━━ RECORDS FOR THIS EXERCISE ━━

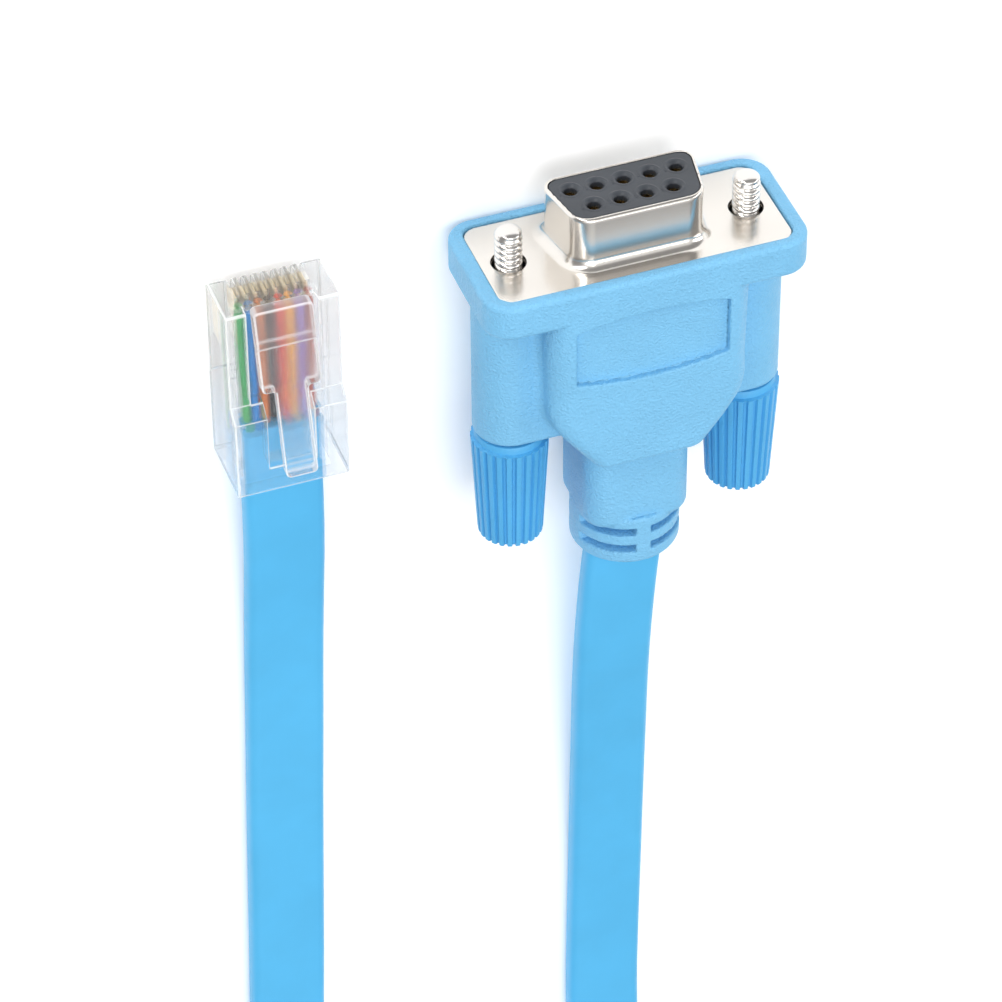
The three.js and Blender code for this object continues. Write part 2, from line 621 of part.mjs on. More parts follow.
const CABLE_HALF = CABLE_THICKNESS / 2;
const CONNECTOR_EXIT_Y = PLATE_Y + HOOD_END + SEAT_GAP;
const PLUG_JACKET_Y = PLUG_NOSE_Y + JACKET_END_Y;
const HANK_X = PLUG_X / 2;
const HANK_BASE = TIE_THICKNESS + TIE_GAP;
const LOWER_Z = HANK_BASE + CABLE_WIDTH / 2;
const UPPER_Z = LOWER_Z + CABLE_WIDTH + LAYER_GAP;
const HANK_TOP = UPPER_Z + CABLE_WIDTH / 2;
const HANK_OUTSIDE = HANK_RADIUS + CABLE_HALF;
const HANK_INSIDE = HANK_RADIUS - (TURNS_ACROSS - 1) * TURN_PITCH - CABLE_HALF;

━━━
━━ RECORDS FOR THIS EXERCISE ━━

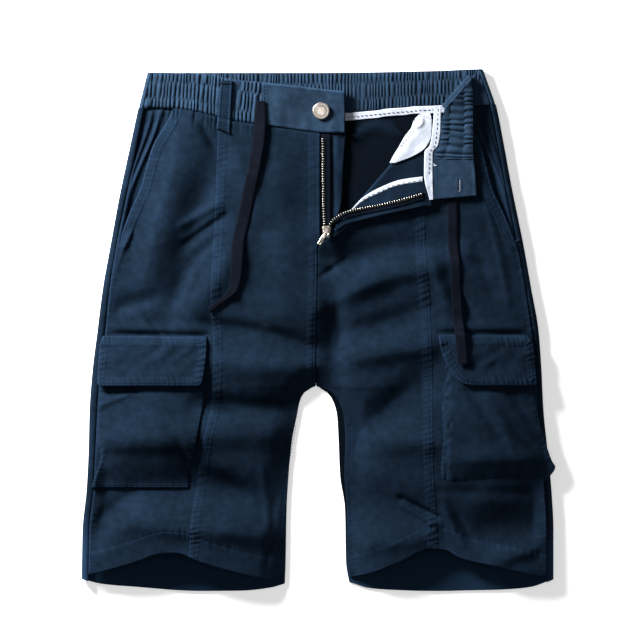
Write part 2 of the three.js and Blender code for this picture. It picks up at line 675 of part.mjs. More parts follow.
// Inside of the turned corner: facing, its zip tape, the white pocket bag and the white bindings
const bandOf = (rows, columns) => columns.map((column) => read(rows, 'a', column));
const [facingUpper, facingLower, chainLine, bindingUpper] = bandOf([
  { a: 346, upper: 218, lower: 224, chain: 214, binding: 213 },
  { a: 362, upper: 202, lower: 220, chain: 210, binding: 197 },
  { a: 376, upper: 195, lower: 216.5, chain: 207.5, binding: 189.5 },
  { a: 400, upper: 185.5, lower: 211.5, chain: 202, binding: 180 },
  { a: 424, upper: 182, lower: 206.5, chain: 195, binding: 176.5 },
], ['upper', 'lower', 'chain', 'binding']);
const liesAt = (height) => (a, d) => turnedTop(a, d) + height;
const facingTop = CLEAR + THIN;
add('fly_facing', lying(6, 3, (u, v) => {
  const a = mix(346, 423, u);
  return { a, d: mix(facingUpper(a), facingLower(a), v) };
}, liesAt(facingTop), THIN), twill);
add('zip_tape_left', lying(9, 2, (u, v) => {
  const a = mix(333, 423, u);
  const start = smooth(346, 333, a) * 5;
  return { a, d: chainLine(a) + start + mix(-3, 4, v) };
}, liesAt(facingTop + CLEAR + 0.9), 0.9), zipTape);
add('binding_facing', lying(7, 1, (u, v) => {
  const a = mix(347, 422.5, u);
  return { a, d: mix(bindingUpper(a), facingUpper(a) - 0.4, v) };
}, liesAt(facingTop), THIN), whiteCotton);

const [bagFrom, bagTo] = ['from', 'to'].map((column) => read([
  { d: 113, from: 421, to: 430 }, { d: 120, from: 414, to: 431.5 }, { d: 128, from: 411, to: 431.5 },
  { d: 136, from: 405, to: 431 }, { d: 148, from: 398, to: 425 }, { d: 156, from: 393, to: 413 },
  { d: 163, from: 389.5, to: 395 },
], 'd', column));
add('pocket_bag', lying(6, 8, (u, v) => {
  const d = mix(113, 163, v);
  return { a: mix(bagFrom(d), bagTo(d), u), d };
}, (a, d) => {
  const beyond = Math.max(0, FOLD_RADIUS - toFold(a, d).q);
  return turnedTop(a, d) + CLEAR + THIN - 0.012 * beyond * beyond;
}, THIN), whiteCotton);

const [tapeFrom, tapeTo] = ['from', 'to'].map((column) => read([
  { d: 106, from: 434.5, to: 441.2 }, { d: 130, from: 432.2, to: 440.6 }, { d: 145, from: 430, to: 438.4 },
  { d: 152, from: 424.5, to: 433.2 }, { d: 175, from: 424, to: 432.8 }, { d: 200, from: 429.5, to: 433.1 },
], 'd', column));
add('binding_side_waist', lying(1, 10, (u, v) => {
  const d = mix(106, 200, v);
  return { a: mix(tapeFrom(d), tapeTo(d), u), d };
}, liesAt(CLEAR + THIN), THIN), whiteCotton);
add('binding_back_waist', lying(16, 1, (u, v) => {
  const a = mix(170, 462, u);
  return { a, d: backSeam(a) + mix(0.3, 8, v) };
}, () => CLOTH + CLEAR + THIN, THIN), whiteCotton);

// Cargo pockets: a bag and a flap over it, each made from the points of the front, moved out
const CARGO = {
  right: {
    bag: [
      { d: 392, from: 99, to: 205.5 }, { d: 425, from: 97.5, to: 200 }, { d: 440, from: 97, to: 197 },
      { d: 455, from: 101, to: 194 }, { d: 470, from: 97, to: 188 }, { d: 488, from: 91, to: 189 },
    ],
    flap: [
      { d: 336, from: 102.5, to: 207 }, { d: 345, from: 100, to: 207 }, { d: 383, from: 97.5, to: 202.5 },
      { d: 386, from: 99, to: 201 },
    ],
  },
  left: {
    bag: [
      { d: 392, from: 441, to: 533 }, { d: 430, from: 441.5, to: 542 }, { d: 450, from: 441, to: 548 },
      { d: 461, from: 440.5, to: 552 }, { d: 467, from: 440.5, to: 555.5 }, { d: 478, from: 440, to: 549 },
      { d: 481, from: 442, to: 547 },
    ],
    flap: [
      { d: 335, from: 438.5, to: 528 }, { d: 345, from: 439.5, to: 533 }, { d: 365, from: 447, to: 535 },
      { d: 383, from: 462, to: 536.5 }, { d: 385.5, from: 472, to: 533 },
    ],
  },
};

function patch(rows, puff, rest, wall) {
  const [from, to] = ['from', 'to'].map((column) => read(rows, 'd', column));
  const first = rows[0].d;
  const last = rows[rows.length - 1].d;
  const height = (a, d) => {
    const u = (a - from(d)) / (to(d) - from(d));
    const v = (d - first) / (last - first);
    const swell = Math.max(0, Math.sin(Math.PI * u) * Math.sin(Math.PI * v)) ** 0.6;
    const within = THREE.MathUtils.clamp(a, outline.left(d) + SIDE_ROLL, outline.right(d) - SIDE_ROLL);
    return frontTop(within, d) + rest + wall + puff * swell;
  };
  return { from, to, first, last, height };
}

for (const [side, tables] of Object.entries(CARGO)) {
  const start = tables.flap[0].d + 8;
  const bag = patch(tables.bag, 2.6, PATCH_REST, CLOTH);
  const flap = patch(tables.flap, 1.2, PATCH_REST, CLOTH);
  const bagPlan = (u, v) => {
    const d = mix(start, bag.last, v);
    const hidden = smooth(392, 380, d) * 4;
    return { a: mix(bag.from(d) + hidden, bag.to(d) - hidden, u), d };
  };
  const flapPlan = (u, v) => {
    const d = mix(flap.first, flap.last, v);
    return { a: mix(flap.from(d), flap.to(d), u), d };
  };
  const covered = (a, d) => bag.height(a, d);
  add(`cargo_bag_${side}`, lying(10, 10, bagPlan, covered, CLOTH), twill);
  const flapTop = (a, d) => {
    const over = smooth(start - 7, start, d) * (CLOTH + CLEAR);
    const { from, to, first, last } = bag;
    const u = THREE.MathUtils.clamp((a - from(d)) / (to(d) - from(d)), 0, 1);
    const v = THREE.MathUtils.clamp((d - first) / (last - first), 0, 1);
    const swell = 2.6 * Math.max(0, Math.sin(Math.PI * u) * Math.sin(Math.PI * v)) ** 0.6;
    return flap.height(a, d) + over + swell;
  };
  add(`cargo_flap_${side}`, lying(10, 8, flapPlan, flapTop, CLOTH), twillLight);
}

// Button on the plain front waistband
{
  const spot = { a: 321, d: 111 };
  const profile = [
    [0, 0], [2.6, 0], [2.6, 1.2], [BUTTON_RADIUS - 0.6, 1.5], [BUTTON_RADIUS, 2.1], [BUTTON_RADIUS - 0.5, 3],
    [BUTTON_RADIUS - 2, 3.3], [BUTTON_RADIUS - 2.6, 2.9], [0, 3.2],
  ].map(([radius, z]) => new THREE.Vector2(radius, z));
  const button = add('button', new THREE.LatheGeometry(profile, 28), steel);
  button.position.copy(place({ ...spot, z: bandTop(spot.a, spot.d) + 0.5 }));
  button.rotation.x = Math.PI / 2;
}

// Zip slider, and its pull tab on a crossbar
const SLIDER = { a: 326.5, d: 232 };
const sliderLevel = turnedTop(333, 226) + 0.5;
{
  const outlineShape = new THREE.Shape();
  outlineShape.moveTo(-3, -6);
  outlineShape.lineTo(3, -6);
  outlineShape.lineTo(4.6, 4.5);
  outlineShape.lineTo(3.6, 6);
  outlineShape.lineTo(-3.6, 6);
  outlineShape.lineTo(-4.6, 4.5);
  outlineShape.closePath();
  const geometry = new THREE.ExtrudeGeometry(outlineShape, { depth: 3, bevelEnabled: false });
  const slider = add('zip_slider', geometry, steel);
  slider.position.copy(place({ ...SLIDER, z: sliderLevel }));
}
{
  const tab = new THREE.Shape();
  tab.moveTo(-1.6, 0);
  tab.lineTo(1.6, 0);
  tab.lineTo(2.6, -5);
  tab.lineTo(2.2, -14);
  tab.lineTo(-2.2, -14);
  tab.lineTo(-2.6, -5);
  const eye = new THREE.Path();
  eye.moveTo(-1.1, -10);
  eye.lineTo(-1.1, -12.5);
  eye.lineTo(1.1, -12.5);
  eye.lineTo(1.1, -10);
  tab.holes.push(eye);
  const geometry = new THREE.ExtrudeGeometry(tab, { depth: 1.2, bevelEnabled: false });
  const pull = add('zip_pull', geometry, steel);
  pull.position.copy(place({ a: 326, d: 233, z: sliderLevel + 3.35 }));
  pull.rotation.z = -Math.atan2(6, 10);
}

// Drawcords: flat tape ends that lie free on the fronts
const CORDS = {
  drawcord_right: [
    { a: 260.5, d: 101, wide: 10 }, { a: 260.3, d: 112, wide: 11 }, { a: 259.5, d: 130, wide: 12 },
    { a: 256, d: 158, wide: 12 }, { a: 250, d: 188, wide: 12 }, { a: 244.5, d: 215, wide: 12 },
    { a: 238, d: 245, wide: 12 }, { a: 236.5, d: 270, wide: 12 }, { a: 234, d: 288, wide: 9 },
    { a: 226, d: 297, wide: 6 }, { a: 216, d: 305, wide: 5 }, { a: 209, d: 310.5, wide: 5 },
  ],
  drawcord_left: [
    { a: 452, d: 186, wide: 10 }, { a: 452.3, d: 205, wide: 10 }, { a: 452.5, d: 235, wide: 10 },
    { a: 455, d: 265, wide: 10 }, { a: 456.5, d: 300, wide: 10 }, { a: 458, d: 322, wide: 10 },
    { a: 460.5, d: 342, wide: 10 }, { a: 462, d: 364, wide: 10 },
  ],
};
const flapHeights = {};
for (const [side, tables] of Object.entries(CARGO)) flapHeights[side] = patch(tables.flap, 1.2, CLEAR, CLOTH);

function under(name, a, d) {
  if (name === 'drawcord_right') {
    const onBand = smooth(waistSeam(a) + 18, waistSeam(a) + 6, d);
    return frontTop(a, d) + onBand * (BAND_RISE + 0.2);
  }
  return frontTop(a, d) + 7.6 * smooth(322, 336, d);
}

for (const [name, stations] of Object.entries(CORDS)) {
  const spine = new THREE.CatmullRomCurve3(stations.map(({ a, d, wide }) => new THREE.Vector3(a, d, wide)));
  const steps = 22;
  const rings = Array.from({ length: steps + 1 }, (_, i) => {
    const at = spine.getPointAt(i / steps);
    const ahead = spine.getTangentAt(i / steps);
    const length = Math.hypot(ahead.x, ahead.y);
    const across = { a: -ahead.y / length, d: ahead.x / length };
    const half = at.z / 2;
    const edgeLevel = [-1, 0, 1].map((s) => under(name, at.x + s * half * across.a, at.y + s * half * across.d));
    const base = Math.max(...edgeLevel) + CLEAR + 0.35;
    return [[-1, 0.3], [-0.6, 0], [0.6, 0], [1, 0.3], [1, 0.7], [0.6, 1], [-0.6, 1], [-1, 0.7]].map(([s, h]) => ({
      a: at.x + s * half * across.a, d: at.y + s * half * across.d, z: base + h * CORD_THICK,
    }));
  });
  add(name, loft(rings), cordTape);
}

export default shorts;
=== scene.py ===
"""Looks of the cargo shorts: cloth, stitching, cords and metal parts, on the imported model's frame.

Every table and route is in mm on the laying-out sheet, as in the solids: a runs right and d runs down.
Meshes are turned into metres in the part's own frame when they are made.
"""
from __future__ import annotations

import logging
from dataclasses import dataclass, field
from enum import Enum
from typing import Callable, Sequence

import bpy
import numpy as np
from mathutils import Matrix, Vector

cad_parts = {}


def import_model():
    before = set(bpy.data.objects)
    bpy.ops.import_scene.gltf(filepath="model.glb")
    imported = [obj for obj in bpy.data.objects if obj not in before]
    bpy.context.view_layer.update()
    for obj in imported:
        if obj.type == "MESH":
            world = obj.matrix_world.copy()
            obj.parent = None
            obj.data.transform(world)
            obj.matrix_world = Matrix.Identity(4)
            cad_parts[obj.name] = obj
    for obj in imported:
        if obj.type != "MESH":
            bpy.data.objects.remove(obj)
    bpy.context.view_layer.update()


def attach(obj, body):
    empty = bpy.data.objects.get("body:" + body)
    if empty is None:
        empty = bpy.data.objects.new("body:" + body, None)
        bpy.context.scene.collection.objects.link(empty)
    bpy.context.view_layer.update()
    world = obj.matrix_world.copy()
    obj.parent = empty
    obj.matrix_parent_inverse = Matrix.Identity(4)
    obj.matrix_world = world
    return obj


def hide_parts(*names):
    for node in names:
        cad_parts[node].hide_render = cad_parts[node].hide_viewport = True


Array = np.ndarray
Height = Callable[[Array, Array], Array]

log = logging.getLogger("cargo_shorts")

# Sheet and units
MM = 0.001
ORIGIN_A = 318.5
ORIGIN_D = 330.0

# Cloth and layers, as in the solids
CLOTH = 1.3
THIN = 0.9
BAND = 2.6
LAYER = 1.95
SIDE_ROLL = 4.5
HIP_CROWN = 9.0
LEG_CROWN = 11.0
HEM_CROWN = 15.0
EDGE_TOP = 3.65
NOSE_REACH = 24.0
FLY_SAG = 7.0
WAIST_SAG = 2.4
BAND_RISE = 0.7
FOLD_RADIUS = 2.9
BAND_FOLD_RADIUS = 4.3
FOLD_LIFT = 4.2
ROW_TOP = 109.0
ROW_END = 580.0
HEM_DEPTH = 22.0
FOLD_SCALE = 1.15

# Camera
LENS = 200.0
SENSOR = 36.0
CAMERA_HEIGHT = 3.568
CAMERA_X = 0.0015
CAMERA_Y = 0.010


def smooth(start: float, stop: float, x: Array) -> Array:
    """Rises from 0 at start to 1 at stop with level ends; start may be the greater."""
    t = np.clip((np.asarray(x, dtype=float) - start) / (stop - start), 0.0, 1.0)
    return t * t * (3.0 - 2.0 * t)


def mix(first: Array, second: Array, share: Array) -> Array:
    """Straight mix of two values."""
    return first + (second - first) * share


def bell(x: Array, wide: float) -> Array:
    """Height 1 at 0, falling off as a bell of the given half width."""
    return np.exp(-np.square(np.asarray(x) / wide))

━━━

* **YOUR INSTRUCTIONS**
Transcribe the lines beginning at the one that contains "obj.data.transform(world)" and ending at the one that contains "cad_parts[node].hide_render = cad_parts[node].hide_viewport", with nothing added or left out.

* **RESPONSE TO THIS EXERCISE**
            obj.data.transform(world)
            obj.matrix_world = Matrix.Identity(4)
            cad_parts[obj.name] = obj
    for obj in imported:
        if obj.type != "MESH":
            bpy.data.objects.remove(obj)
    bpy.context.view_layer.update()


def attach(obj, body):
    empty = bpy.data.objects.get("body:" + body)
    if empty is None:
        empty = bpy.data.objects.new("body:" + body, None)
        bpy.context.scene.collection.objects.link(empty)
    bpy.context.view_layer.update()
    world = obj.matrix_world.copy()
    obj.parent = empty
    obj.matrix_parent_inverse = Matrix.Identity(4)
    obj.matrix_world = world
    return obj


def hide_parts(*names):
    for node in names:
        cad_parts[node].hide_render = cad_parts[node].hide_viewport = True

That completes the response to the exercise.